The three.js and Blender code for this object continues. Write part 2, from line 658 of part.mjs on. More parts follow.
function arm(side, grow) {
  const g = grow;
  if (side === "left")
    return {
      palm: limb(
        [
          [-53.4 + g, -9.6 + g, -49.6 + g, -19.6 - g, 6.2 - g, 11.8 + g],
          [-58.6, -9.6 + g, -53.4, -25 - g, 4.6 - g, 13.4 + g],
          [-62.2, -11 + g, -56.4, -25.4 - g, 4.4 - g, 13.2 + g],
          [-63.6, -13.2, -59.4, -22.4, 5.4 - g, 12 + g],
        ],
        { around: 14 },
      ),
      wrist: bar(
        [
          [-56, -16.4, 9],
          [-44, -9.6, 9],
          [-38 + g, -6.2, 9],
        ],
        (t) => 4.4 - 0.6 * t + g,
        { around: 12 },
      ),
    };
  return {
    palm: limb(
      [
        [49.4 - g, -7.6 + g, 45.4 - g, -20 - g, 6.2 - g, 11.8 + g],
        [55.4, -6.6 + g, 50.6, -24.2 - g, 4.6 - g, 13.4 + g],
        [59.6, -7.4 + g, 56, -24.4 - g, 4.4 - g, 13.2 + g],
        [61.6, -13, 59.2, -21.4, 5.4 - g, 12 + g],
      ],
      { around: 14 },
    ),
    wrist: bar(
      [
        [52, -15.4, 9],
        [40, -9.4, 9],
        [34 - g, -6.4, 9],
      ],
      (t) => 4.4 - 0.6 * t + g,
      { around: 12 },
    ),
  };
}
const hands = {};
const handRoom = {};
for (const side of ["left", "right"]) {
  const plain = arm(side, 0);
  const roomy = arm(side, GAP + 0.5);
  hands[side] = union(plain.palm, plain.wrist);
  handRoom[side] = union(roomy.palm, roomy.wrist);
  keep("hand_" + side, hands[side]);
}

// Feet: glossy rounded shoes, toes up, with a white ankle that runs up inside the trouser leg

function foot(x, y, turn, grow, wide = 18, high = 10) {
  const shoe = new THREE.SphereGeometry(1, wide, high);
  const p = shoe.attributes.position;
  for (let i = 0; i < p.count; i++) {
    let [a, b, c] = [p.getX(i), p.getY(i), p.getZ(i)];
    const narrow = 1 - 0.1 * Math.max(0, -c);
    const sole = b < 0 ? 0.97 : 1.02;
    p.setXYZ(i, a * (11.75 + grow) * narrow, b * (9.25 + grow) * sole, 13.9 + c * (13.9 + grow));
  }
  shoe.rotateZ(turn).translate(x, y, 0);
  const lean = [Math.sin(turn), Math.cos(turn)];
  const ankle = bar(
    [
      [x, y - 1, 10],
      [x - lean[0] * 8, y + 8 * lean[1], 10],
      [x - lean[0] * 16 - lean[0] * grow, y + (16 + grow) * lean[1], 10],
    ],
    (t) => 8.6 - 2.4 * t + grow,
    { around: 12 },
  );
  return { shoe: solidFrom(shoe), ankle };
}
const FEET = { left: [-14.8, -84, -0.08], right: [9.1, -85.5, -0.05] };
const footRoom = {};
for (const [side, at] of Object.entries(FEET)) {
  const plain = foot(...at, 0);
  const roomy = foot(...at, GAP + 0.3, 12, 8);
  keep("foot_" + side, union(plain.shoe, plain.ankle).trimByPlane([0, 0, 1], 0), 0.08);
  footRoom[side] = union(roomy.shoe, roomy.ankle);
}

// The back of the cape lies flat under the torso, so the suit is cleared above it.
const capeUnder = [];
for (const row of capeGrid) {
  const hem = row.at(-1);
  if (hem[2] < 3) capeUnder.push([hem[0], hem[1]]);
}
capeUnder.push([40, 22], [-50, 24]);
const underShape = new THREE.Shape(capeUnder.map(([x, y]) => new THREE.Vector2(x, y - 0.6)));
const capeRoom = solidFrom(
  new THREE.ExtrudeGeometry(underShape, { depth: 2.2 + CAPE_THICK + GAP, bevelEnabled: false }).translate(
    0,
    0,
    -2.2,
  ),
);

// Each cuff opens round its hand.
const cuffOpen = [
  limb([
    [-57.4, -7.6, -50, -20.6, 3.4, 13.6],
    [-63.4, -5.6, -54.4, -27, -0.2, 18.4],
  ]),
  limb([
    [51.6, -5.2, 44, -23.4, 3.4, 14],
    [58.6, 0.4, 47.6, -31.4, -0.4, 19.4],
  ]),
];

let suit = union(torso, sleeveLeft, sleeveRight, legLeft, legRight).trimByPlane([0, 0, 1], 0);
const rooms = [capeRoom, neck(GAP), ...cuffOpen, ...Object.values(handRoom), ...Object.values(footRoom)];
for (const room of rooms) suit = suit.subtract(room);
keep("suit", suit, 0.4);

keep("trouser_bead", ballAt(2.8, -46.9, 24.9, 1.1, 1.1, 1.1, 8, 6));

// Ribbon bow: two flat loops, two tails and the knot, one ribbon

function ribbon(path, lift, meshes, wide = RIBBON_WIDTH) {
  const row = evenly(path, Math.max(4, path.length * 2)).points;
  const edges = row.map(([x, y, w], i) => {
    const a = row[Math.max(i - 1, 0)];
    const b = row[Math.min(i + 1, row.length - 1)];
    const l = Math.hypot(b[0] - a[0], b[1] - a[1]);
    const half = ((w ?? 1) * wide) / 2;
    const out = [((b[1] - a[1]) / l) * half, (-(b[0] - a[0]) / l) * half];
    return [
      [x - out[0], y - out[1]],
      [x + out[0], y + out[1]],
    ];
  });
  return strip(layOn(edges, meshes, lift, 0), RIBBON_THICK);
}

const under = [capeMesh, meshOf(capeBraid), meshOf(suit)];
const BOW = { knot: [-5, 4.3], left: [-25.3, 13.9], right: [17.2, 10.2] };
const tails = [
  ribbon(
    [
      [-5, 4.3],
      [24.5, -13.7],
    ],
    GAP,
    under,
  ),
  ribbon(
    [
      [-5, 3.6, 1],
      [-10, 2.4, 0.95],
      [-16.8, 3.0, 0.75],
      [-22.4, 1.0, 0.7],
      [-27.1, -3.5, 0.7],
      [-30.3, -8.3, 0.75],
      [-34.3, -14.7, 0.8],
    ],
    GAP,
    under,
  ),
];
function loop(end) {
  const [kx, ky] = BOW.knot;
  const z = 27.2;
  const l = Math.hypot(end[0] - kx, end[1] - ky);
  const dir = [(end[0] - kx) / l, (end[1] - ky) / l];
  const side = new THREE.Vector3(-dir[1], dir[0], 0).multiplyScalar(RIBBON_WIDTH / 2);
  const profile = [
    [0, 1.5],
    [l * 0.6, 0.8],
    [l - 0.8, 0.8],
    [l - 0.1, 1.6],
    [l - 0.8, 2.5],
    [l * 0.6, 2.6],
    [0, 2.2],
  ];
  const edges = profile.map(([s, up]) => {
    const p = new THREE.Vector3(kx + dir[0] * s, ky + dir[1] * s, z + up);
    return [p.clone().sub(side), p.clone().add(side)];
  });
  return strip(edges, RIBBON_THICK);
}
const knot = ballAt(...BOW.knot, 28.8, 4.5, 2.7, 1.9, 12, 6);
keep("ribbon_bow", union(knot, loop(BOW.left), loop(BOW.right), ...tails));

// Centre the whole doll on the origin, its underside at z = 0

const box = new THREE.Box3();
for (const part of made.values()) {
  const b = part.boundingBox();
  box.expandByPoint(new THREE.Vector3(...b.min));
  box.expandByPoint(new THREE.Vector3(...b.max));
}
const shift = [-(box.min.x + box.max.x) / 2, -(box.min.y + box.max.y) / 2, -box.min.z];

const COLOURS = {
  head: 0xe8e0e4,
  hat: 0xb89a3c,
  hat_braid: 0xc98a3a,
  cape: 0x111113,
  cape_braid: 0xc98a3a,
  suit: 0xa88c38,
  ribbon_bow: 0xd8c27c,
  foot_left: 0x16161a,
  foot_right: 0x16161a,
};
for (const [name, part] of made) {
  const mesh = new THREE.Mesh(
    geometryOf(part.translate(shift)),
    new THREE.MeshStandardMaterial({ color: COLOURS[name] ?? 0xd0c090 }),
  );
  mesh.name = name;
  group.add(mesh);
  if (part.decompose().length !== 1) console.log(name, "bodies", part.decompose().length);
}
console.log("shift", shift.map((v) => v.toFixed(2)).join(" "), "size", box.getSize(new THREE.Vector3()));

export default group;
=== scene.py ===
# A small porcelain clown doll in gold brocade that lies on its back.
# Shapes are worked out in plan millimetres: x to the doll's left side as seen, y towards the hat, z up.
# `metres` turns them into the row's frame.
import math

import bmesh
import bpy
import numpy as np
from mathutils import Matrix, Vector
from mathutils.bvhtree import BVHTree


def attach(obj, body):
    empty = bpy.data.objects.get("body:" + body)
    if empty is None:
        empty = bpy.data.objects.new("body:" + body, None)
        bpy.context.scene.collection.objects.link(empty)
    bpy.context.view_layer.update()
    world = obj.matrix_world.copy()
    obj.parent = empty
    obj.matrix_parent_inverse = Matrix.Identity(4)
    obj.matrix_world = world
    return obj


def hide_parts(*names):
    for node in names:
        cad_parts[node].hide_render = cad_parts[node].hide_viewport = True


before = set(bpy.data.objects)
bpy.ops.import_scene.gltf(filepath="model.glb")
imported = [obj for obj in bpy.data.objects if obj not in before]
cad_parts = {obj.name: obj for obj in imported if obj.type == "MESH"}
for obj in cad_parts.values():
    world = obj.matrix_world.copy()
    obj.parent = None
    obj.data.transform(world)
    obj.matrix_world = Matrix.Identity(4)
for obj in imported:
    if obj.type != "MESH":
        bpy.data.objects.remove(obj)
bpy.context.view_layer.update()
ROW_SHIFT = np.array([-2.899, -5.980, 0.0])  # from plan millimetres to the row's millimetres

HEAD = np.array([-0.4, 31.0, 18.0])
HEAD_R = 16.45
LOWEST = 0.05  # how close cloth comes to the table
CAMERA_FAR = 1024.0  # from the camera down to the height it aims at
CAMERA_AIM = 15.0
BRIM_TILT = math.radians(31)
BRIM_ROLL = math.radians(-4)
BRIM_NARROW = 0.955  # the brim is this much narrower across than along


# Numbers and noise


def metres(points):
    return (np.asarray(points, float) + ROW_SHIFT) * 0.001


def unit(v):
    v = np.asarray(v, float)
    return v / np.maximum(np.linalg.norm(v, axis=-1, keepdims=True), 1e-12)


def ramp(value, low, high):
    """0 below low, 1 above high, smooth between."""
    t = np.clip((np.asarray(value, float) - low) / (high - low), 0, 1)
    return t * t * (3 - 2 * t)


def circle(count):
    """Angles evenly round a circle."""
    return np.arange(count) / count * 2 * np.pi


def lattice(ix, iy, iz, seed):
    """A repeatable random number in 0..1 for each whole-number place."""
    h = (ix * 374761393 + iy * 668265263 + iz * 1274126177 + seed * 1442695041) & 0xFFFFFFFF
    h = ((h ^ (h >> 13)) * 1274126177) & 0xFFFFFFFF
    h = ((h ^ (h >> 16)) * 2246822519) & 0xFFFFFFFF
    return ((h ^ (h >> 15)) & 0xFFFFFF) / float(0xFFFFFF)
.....
• [Your objective] Take exactly the lines from the one containing "const box = new THREE.Box3();" through the one containing "for node in" in the data above, and output them with nothing added.

• [Written response]
const box = new THREE.Box3();
for (const part of made.values()) {
  const b = part.boundingBox();
  box.expandByPoint(new THREE.Vector3(...b.min));
  box.expandByPoint(new THREE.Vector3(...b.max));
}
const shift = [-(box.min.x + box.max.x) / 2, -(box.min.y + box.max.y) / 2, -box.min.z];

const COLOURS = {
  head: 0xe8e0e4,
  hat: 0xb89a3c,
  hat_braid: 0xc98a3a,
  cape: 0x111113,
  cape_braid: 0xc98a3a,
  suit: 0xa88c38,
  ribbon_bow: 0xd8c27c,
  foot_left: 0x16161a,
  foot_right: 0x16161a,
};
for (const [name, part] of made) {
  const mesh = new THREE.Mesh(
    geometryOf(part.translate(shift)),
    new THREE.MeshStandardMaterial({ color: COLOURS[name] ?? 0xd0c090 }),
  );
  mesh.name = name;
  group.add(mesh);
  if (part.decompose().length !== 1) console.log(name, "bodies", part.decompose().length);
}
console.log("shift", shift.map((v) => v.toFixed(2)).join(" "), "size", box.getSize(new THREE.Vector3()));

export default group;
=== scene.py ===
# A small porcelain clown doll in gold brocade that lies on its back.
# Shapes are worked out in plan millimetres: x to the doll's left side as seen, y towards the hat, z up.
# `metres` turns them into the row's frame.
import math

import bmesh
import bpy
import numpy as np
from mathutils import Matrix, Vector
from mathutils.bvhtree import BVHTree


def attach(obj, body):
    empty = bpy.data.objects.get("body:" + body)
    if empty is None:
        empty = bpy.data.objects.new("body:" + body, None)
        bpy.context.scene.collection.objects.link(empty)
    bpy.context.view_layer.update()
    world = obj.matrix_world.copy()
    obj.parent = empty
    obj.matrix_parent_inverse = Matrix.Identity(4)
    obj.matrix_world = world
    return obj


def hide_parts(*names):
    for node in names:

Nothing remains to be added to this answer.